SUGGESTED CITATION  Thiele, Alexander: Das Brexit-Referendum: Sieg für die Demokratie?, VerfBlog, 2016/7/11, https://verfassungsblog.de/das-brexit-referendum-sieg-fuer-die-demokratie/, DOI: 10.17176/20160711-180422.

27 Comments

  1. Claire Mon 11 Jul 2016 at 15:04 - Reply

    Schön und gut. Aber wäre es nicht auch so zu lesen: Das Volk hatte eine klare Ja/Nein-Entscheidung. Austritt oder nicht. Und – um die Begrenztheit der Gestaltungskraft der direkten Demokratie wissend – sagt das Volk: Wir wollen alle aus unterschiedlichen Gründen austreten und sind uns im Klaren, dass über die zukünftige Ausgestaltung keine Einigkeit erzielt werden kann. Diese Unsicherheit ist aber hinnehmbar, denn für die Ausgestaltung ist dann wieder die repräsentative Demokratie zuständig und das trauen wir dieser auch zu.

    Zugegeben, das ist ein sehr idealisiertes Bild. Aber ganz klar ist es mir nicht, warum man nicht akzeptieren kann, dass unterschiedliche Lager unterschiedliche Vorstellungen über die Zukunft des Landes haben, aber offenbar allen der Austritt wichtiger war als ein Konsens über die Ausgestaltung der Zukunft. Wie demokratisch sollte also die Entscheidung darüber sein, was man der direkten Demokratie zutraut/vorwirft?
    Eine ganz andere Frage ist natürlich diejenige nach der Lauterkeit des Wahlkampfs…

  2. Heinrich Niklaus Mon 11 Jul 2016 at 19:32 - Reply

    Die Rechtsgrundlagen des britischen Referendums (EU Referendum Act) sind eindeutig. Das House of Commons stimmte am 09.06.2015 mit überwältigender Mehrheit (544 dafür, 53 dagegen) für die Annahme des Gesetzes.

    Die von der Electoral Comission gewählten und von der britischen Regierung akzeptierten Abstimmungsfragen waren klug gewählt, weil sie klar, verständlich und neutral waren.

    Die Kritik von PD Dr.
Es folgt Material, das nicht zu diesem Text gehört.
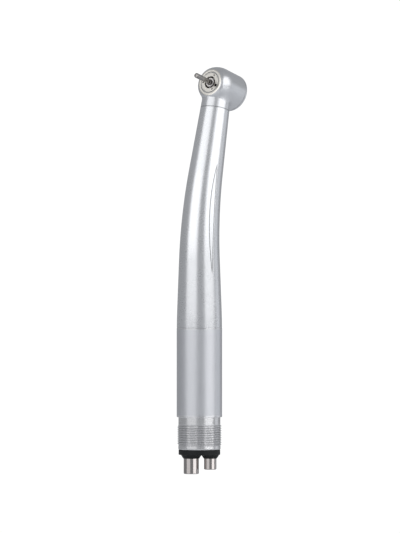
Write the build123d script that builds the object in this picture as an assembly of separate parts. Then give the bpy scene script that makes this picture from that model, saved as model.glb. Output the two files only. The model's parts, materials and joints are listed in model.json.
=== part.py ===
from build123d import *
import os
from math import cos, hypot, pi, radians, sin, tan

# High speed dental handpiece, in millimetres.  +Z runs up the handle to the head, the bur leaves the
# head towards -X, and the neck leans towards +X.  The origin is on the handle's axis, in the plane of
# the rear sleeve's end face, where the hose coupling's nut stops.

# ---- centre line: straight, one large arc, straight to the bur's axis ----
straight_length = 50.0
bend_radius = 122.0
bend_angle = 13.5
neck_length = 29.1

# ---- handle shells ----
barrel_radius = 7.32
taper = 0.0378
taper_start = 31.0
taper_blend = 3.0
shell_wall = 0.8
rear_sleeve_wall = 1.0
sleeve_seam = 28.8
neck_seam = 100.15
sleeve_bore = barrel_radius - rear_sleeve_wall
seam_chamfer = 0.12
loft_step = 7.0

# ---- head, with depths measured behind the face plane ----
head_tilt = 15.0
face_to_neck = 4.76
head_radius = 6.12
face_radius = 4.2
shoulder_radius = 5.3
shoulder_depth = 0.95
nose_arc_radius = 4.86
nose_arc_depth = 0.38
full_radius_depth = 5.0
cap_seam_depth = 11.6
head_length = 12.8
cap_edge_round = 0.75
chamber_radius = 4.85
chamber_front = 3.9
bearing_bore = 3.65
bearing_lip_depth = 1.2
lip_bore = 2.2
neck_end_radius = 4.45
neck_fillet = 0.45

# ---- face plate ----
plate_radius = 3.36
plate_bore = 2.0
plate_thickness = 0.85
plate_chamfer = 0.12
plate_groove_half_width = 0.3
plate_groove_depth = 0.2
recess_play = 0.1
spray_hole_radius = 0.19
spray_circle = 2.65
spray_angles = (-30.0, -150.0, 90.0)
spanner_hole_radius = 0.4
spanner_circle = 2.75
spanner_depth = 0.5
spanner_angles = (-112.0, 68.0)

# ---- turbine ----
seat_radius = 1.5875
nose_radius = 1.5
nose_bore = 0.95
hub_seat_radius = 1.9
spindle_bore = 1.2
spindle_bore_front = 1.25
spring_bore = 1.36
spring_bore_depth = 7.5
spindle_length = 11.0
race_radius = 3.175
race_width = 2.4
front_race_depth = 1.35
rear_race_depth = 8.55
inner_race_radius = 2.08
outer_race_bore = 2.68
ball_radius = 0.5
ball_circle = 2.38
ball_count = 7
groove_play = 0.02
cage_inner = 2.2
cage_outer = 2.56
cage_width = 1.7
washer_margin = 0.1
o_ring_wire = 0.22
impeller_radius = 4.5
impeller_width = 3.5
impeller_depth = 4.3
impeller_pockets = 10
pocket_radius = 1.05
pocket_circle = 4.25

# ---- chuck, bur blank and push button ----
bur_radius = 0.8
bur_reach = 7.7
bur_seat_depth = 9.6
grip_play = 0.02
collet_radius = 1.15
collet_tail_radius = 1.05
collet_front = 1.6
collet_back = 10.1
collet_slot = 0.25
collet_slot_length = 3.6
collet_fingers = 3
collet_tail_front = 7.2
chuck_spring_radius = 1.205
chuck_spring_wire = 0.09
chuck_spring_turns = 6
shank_chamfer = 0.18
plunger_radius = 1.3
plunger_back = 11.3
button_travel = 0.4
button_radius = 4.1
button_flange_radius = 4.6
button_flange_front = 11.95
button_flange_back = 12.45
button_top = 13.65
button_edge = 13.15
button_boss_radius = 1.3
button_boss_front = 11.45
button_pocket_radius = 3.4
button_pocket_back = 13.0
button_spring_radius = 2.6
button_spring_wire = 0.17
button_spring_turns = 3
cap_floor = 11.5
cap_floor_front = 11.1
cap_floor_bore = 1.7
cap_pocket_radius = 4.7
cap_lip_depth = 12.5
cap_lip_bore = 4.2
cap_front = 8.3

# ---- neck ----
spigot_radius = 3.8
spigot_start = 94.5
neck_seal_place = 97.0
neck_bore = 3.2
neck_bore_end = 101.8
port_end = 103.6
block_start = 95.0
block_end = 101.7
nozzle_radius = 0.8
exhaust_port_radius = 1.1
exhaust_port = (0.9, 1.5)

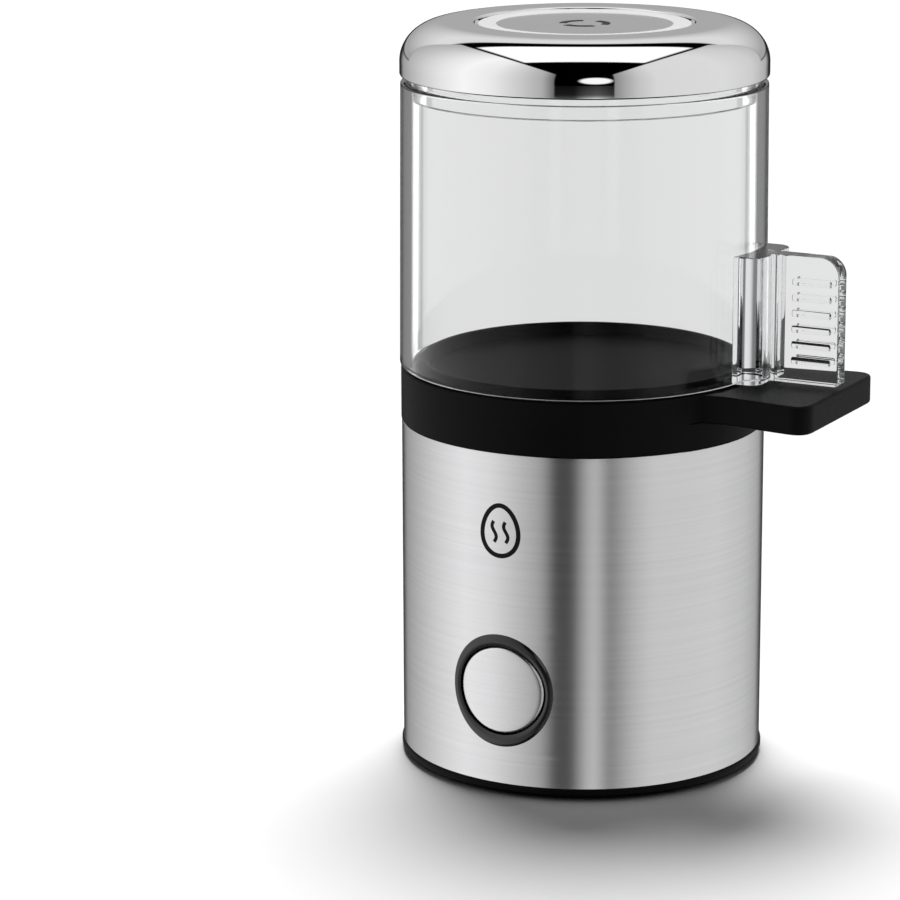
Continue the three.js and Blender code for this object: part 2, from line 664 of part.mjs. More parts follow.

Thiele, es habe bei der Abstimmung der „Punkt gefehlt“, wie „das neue Verhältnis Großbritanniens zur EU ausgestaltet sein soll“, ist nicht nachvollziehbar.

    Wie hätte der nun zwischen EU und Großbritannien folgende Ausgestaltungsprozess des EU-Austritts in eine klare, verständliche und neutrale Abstimmungsfrage gekleidet werden können?

    Generell gilt, was Olof Palme, der 1986 ermordete schwedische Ministerpräsident, formuliert hat: „Es ist eine Irrlehre, dass es Fragen gibt, die für normale Menschen zu groß oder zu kompliziert sind. Akzeptiert man einen solchen Gedanken, so hat man einen ersten Schritt in Richtung Technokratie, Expertenherrschaft, Oligarchie getan. Politik ist zugänglich, ist beeinflussbar für jeden. Das ist der zentrale Punkt der Demokratie.“

  3. Peter Camenzind Mon 11 Jul 2016 at 21:35 - Reply

    Historisch betrachtet, sollte man in Deutschland vielleicht lieber etwas zurückhaltender damit sein, sich gegenüber Großbritannien etc. zu sehr als Schulmeister aufspielen zu wollen, wie Demokratieverständnis richtig zu sein haben muss.

  4. Maximilian Steinbeis Mon 11 Jul 2016 at 23:22 - Reply

    @Camenzind: das ist neu, dauernd kommt jemand und bezichtigt einen hier der nationalen Schulmeisterei, nur weil man sich kritisch mit Vorgängen in anderen EU-Ländern auseinandersetzt. Wenn es so wäre, dass diese Art von Kritik als Besserwisserei von Leuten, die das Kritisierte überhaupt nichts angeht, abgetan werden könnte, dann hätten in der Tat die Kritisierten den Sieg davon getragen…

  5. Peter Camenzind Mon 11 Jul 2016 at 23:50 - Reply

    Kritik ist sicher Ok. Ebenso vielleicht kritische Anklänge bzgl. solcher Kritik. Dies selbst ohne Einmaligkeitswert.
    “Briten” mag man einen gewissen Hang zur “Spleenigkeit, Selbstzerstörung o.ä.” nachsagen. Historisch können sie sich darin und in Ähnlichem, vom Demokratieverständnis gesehen, vielleicht weniger etwas vorzuwerfen haben. Dies etwa gegenüber gelegentlich eher vermeindlich rein vernünftig “obrige, gesetzliche Generalstabspläne” auf Gedeih und Verderb durchziehenden Deutschen. Vielleicht können Briten daher sogar ein wenig Sympathie verdient haben. Zumindest können ja Herzen manchmal ein wenig mit für “Verlierer” schlagen.